Stated problem — Lines holding the string "that" are the ones to copy from this listing.

Object data in JSON:
★ ★ ★ ★ ★
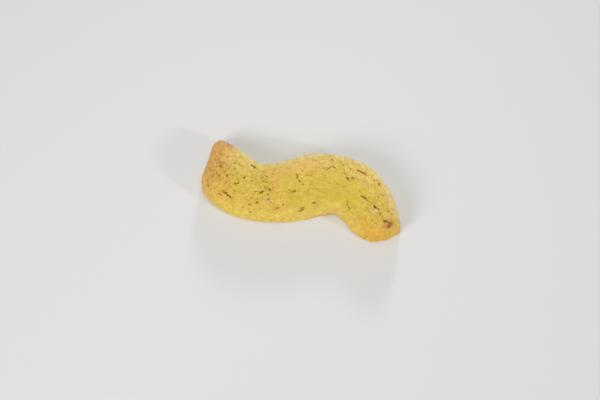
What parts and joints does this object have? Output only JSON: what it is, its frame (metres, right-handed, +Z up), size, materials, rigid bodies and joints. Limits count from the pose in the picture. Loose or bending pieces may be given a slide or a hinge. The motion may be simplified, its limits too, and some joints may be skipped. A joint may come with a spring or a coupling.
{
  "type": "pistachio cookie",
  "caption": "Hand-rolled nut cookie baked in a lazy S, with one pinched tip, one blunt end, a domed top and a flat underside that it rests on.",
  "frame": {"origin": "middle of the cookie's plan, on the flat underside that it rests on", "axes": "+X along the cookie's long way, from the pinched tip to the blunt end; +Z up, out of the domed top; the tip lies towards +Y"},
  "size_m": [0.0785, 0.0315, 0.0128],
  "materials": {
    "baked_dough": "matte, dry and crumbly baked nut dough, green-gold with a browner tip and end"
  },
  "bodies": {
    "root": {"cookie": "baked_dough"}
  },
  "joints": []
}
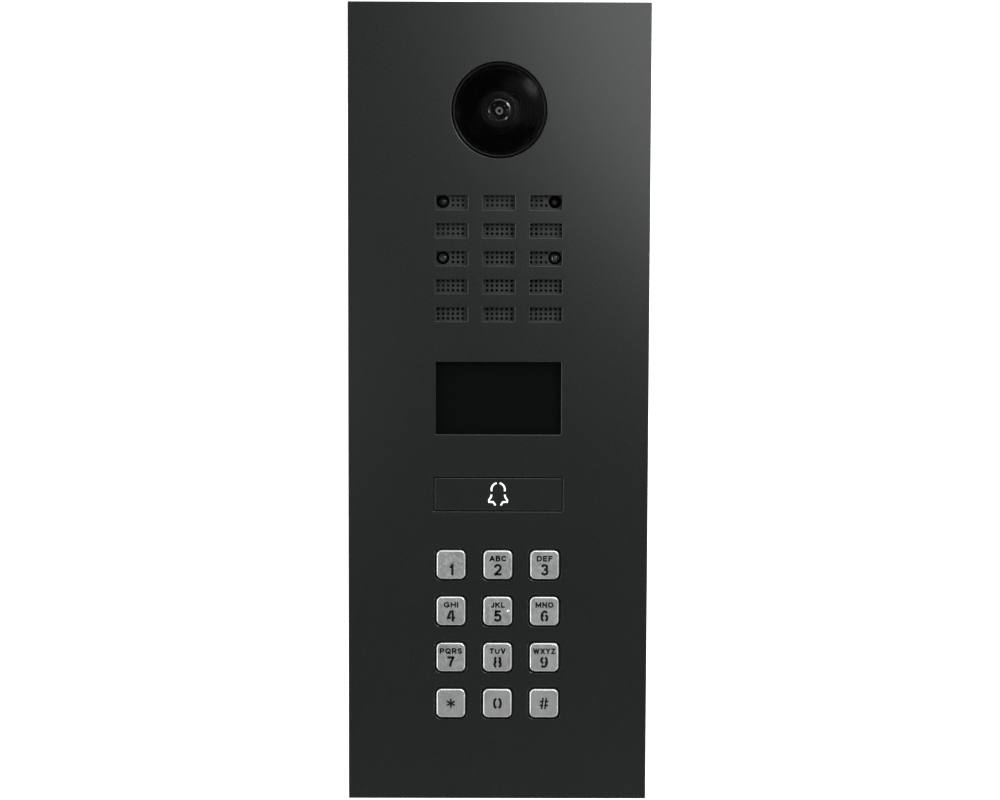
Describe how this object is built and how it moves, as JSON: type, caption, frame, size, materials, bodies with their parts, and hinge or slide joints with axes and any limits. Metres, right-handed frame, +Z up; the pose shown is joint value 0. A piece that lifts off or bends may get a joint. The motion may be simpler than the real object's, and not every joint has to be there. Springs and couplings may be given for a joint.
{
  "type": "door intercom panel",
  "caption": "Door intercom panel: flat metal front plate with camera dome, slotted speaker grille, display window, lit call button and number keypad, on a shallow wall box.",
  "frame": {"origin": "centre of the wall box's rear face, which lies on the wall", "axes": "+Z up, +X to the right seen from the front, +Y into the wall, so the front faces -Y"},
  "size_m": [0.128, 0.0485, 0.34],
  "materials": {
    "plate_paint": "fine satin powder coat",
    "key_steel": "satin, edges polished by use",
    "zinc_steel": "zinc plated",
    "box_steel": "dark powder coat",
    "frame_aluminium": "mill finish",
    "mesh_paint": "dark satin coat",
    "dome_tint": "polished dark tint",
    "display_tint": "polished dark tint",
    "lens_glass": "coated",
    "led_tint": "smoked clear",
    "light_diffuser": "milky, lit from behind",
    "black_plastic": "moulded, fine texture",
    "rubber": "matt",
    "cone_film": "matt film",
    "panel_face": "polished",
    "circuit_board": "solder mask",
    "terminal_plastic": "moulded",
    "jack_shell": "tinned sheet",
    "relay_case": "moulded"
  },
  "bodies": {
    "panel": {"front_plate": "plate_paint", "plate_studs": "zinc_steel", "stud_nuts": "zinc_steel", "perimeter_seal": "rubber", "mounting_frame": "frame_aluminium", "backbox": "box_steel", "cable_grommets": "rubber", "cap_screws": "zinc_steel", "camera_dome": "dome_tint", "camera_gasket": "rubber", "camera_shroud": "black_plastic", "lens_barrel": "black_plastic", "lens_front_glass": "lens_glass", "lens_lock_ring": "zinc_steel", "lens_mount": "black_plastic", "image_sensor": "panel_face", "camera_board": "circuit_board", "camera_bracket": "zinc_steel", "speaker_mesh": "mesh_paint", "speaker_gasket": "rubber", "speaker_frame": "zinc_steel", "speaker_cone": "cone_film", "speaker_magnet": "zinc_steel", "sensor_board": "circuit_board", "ir_leds": "led_tint", "light_sensor": "led_tint", "microphone": "zinc_steel", "microphone_boot": "rubber", "display_gasket": "rubber", "display_glass": "display_tint", "display_panel": "panel_face", "display_board": "circuit_board", "button_springs": "zinc_steel", "button_switches": "black_plastic", "button_board": "circuit_board", "keypad_mat": "rubber", "keypad_board": "circuit_board", "keypad_frame": "black_plastic", "inner_chassis": "black_plastic", "main_board": "circuit_board", "terminal_block": "terminal_plastic", "network_jack": "jack_shell", "relays": "relay_case", "rear_cover": "black_plastic", "pan_screws": "zinc_steel"},
    "key_1": {"key_1": "key_steel"},
    "key_2": {"key_2": "key_steel"},
    "key_3": {"key_3": "key_steel"},
    "key_4": {"key_4": "key_steel"},
    "key_5": {"key_5": "key_steel"},
    "key_6": {"key_6": "key_steel"},
    "key_7": {"key_7": "key_steel"},
    "key_8": {"key_8": "key_steel"},
    "key_9": {"key_9": "key_steel"},
    "key_star": {"key_star": "key_steel"},
    "key_0": {"key_0": "key_steel"},
    "key_hash": {"key_hash": "key_steel"},
    "call_button": {"call_button": "plate_paint", "bell_light_guide": "light_diffuser", "button_carrier": "black_plastic"}
  },
  "joints": [
    {"name": "key_1_press", "type": "slide", "parent": "panel", "child": "key_1", "axis": [0, 1, 0], "range_m": [0, 0.001], "stiffness_N_per_m": 400, "springref_m": -0.002, "deforming": ["keypad_mat"]},
    {"name": "key_2_press", "type": "slide", "parent": "panel", "child": "key_2", "axis": [0, 1, 0], "range_m": [0, 0.001], "stiffness_N_per_m": 400, "springref_m": -0.002, "deforming": ["keypad_mat"]},
    {"name": "key_3_press", "type": "slide", "parent": "panel", "child": "key_3", "axis": [0, 1, 0], "range_m": [0, 0.001], "stiffness_N_per_m": 400, "springref_m": -0.002, "deforming": ["keypad_mat"]},
    {"name": "key_4_press", "type": "slide", "parent": "panel", "child": "key_4", "axis": [0, 1, 0], "range_m": [0, 0.001], "stiffness_N_per_m": 400, "springref_m": -0.002, "deforming": ["keypad_mat"]},
    {"name": "key_5_press", "type": "slide", "parent": "panel", "child": "key_5", "axis": [0, 1, 0], "range_m": [0, 0.001], "stiffness_N_per_m": 400, "springref_m": -0.002, "deforming": ["keypad_mat"]},
    {"name": "key_6_press", "type": "slide", "parent": "panel", "child": "key_6", "axis": [0, 1, 0], "range_m": [0, 0.001], "stiffness_N_per_m": 400, "springref_m": -0.002, "deforming": ["keypad_mat"]},
    {"name": "key_7_press", "type": "slide", "parent": "panel", "child": "key_7", "axis": [0, 1, 0], "range_m": [0, 0.001], "stiffness_N_per_m": 400, "springref_m": -0.002, "deforming": ["keypad_mat"]},
    {"name": "key_8_press", "type": "slide", "parent": "panel", "child": "key_8", "axis": [0, 1, 0], "range_m": [0, 0.001], "stiffness_N_per_m": 400, "springref_m": -0.002, "deforming": ["keypad_mat"]},
    {"name": "key_9_press", "type": "slide", "parent": "panel", "child": "key_9", "axis": [0, 1, 0], "range_m": [0, 0.001], "stiffness_N_per_m": 400, "springref_m": -0.002, "deforming": ["keypad_mat"]},
    {"name": "key_star_press", "type": "slide", "parent": "panel", "child": "key_star", "axis": [0, 1, 0], "range_m": [0, 0.001], "stiffness_N_per_m": 400, "springref_m": -0.002, "deforming": ["keypad_mat"]},
    {"name": "key_0_press", "type": "slide", "parent": "panel", "child": "key_0", "axis": [0, 1, 0], "range_m": [0, 0.001], "stiffness_N_per_m": 400, "springref_m": -0.002, "deforming": ["keypad_mat"]},
    {"name": "key_hash_press", "type": "slide", "parent": "panel", "child": "key_hash", "axis": [0, 1, 0], "range_m": [0, 0.001], "stiffness_N_per_m": 400, "springref_m": -0.002, "deforming": ["keypad_mat"]},
    {"name": "call_button_press", "type": "slide", "parent": "panel", "child": "call_button", "axis": [0, 1, 0], "range_m": [0, 0.0007], "stiffness_N_per_m": 400, "springref_m": -0.002, "deforming": ["button_springs"]}
  ]
}
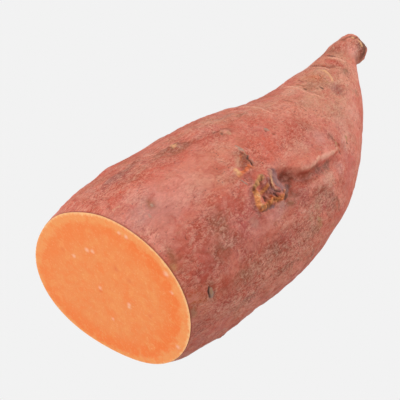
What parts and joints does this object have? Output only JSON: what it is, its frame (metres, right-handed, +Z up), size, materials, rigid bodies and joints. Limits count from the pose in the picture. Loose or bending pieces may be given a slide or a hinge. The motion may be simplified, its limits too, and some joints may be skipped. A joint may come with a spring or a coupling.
{
  "type": "cut sweet potato",
  "caption": "Sweet potato root cut across near its thickest place, lying on its belly, with a flat cut face, a creased skin with root scars, and a narrow neck with a broken end.",
  "frame": {"origin": "on the surface that the root rests on, under the middle of its bounding box", "axes": "+X along the root from the cut face to the broken end of the neck, +Y to the side that the neck turns to, +Z up"},
  "size_m": [0.1586, 0.0746, 0.0692],
  "materials": {
    "skin": "matt rose-brown root skin with a slight sheen; the cut face is moist orange flesh"
  },
  "bodies": {
    "root": {"sweet_potato": "skin"}
  },
  "joints": []
}
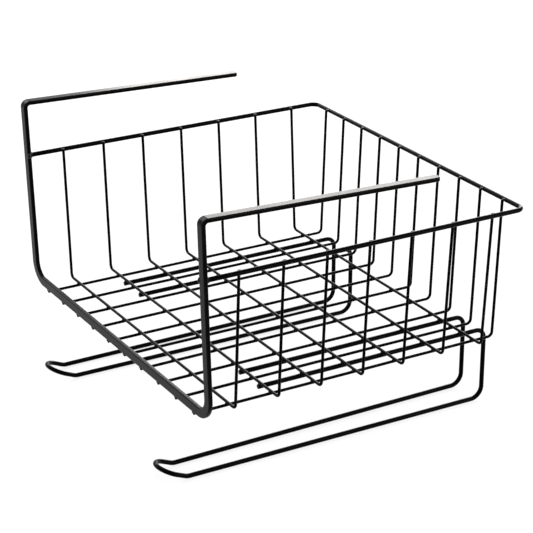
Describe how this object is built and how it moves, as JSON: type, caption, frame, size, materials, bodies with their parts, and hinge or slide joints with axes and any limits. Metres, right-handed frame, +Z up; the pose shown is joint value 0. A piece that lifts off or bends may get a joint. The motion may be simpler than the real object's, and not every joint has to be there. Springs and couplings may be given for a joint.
{
  "type": "under shelf basket",
  "caption": "Wire basket hung under a shelf by two folded flat-bar arms, open at the front, with two raised-tip wire loops underneath for a board.",
  "frame": {"origin": "centre of the bounding box's bottom face, under the basket, where the two rack loops stand on a table", "axes": "+X to the right as seen from the open front, +Y from the open front towards the back wall, +Z up"},
  "size_m": [0.316, 0.2988, 0.2274],
  "materials": {
    "bar_coat": "satin black powder coat on flat steel bar",
    "wire_coat": "satin black powder coat on round steel wire"
  },
  "bodies": {
    "root": {"hanger_frame": "bar_coat", "rim_wire": "wire_coat", "cross_wire_1": "wire_coat", "cross_wire_2": "wire_coat", "cross_wire_3": "wire_coat", "cross_wire_4": "wire_coat", "cross_wire_5": "wire_coat", "cross_wire_6": "wire_coat", "cross_wire_7": "wire_coat", "floor_wire_1": "wire_coat", "floor_wire_2": "wire_coat", "floor_wire_3": "wire_coat", "floor_wire_4": "wire_coat", "floor_wire_5": "wire_coat", "floor_wire_6": "wire_coat", "floor_wire_7": "wire_coat", "floor_wire_8": "wire_coat", "floor_wire_9": "wire_coat", "floor_wire_10": "wire_coat", "rack_wire_left": "wire_coat", "rack_wire_right": "wire_coat"}
  },
  "joints": []
}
★ ★ ★ ★ ★
Solution to the exercise —
  "caption": "Hand-rolled nut cookie baked in a lazy S, with one pinched tip, one blunt end, a domed top and a flat underside that it rests on.",
  "frame": {"origin": "middle of the cookie's plan, on the flat underside that it rests on", "axes": "+X along the cookie's long way, from the pinched tip to the blunt end; +Z up, out of the domed top; the tip lies towards +Y"},
Describe how this object is built and how it moves, as JSON: type, caption, frame, size, materials, bodies with their parts, and hinge or slide joints with axes and any limits. Metres, right-handed frame, +Z up; the pose shown is joint value 0. A piece that lifts off or bends may get a joint. The motion may be simpler than the real object's, and not every joint has to be there. Springs and couplings may be given for a joint.
  "frame": {"origin": "on the surface that the root rests on, under the middle of its bounding box", "axes": "+X along the root from the cut face to the broken end of the neck, +Y to the side that the neck turns to, +Z up"},
Describe how this object is built and how it moves, as JSON: type, caption, frame, size, materials, bodies with their parts, and hinge or slide joints with axes and any limits. Metres, right-handed frame, +Z up; the pose shown is joint value 0. A piece that lifts off or bends may get a joint. The motion may be simpler than the real object's, and not every joint has to be there. Springs and couplings may be given for a joint.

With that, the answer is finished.